I don’t think they were ever Basecamp Inc, I think they were always an LLC.

imiric · on March 22, 2023

Sometimes there's value in building bespoke solutions. If you don't need many of the features of the off-the-shelf solution, and find the complexity overwhelming and the knowledge and operational costs too high, then building a purpose-built solution to fit your use case exactly can be very beneficial.

You do need lots of expertise and relatively simple applications to replace something like k8s, but 37signals seems up to the task, and judging by the article, they picked their least critical apps to start with. It sounds like a success story so far. Kudos to them for releasing MRSK, it definitely looks interesting.

As a side note, I've become disgruntled at k8s becoming the defacto standard for deploying services at scale. We need different approaches to container orchestration, that do things differently (perhaps even rethinking containers!), and focus on simplicity and usability instead of just hyper scalability, which many projects don't need.

I was a fan of Docker Swarm for a long time, and still use it at home, but I wouldn't dare recommend it professionally anymore.

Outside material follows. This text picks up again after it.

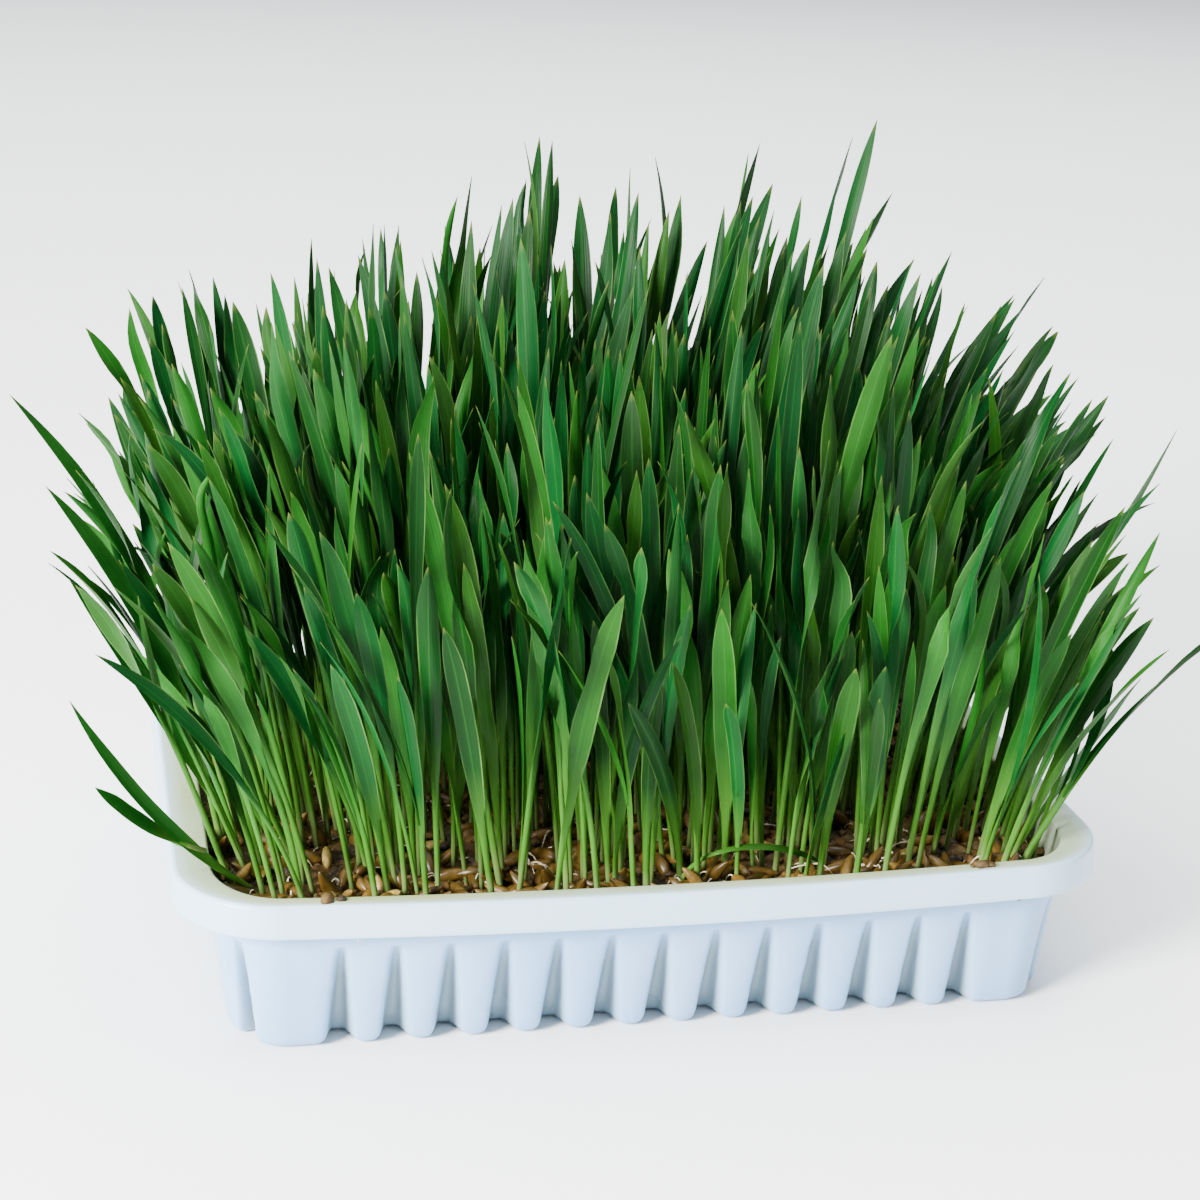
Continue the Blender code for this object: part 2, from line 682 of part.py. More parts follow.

Especially with the current way Docker Inc. is managed.

jameshart · on March 23, 2023

I think people overindex on thinking that Kubernetes is about scalability.

Honestly, its inbuilt horizontal scaling systems are pretty lacking. Scaling is not actually K8s's strong suit - sure, you can make it scale, but that takes effort and customization.

But what K8s, at base, is actually useful for is availability.

You tell K8s how many instances of a thing to run; it runs them; if any of them stop running, it detects that and tries to fix it.

When you want to deploy a new version, it replaces the old instances with new ones, while ensuring traffic still gets served.

And it does all of this over a substrate of shared underlying server nodes, in such a way that if any of those servers goes down, it will redistribute workloads to compensate.

All of that is useful even if you don't care about scale.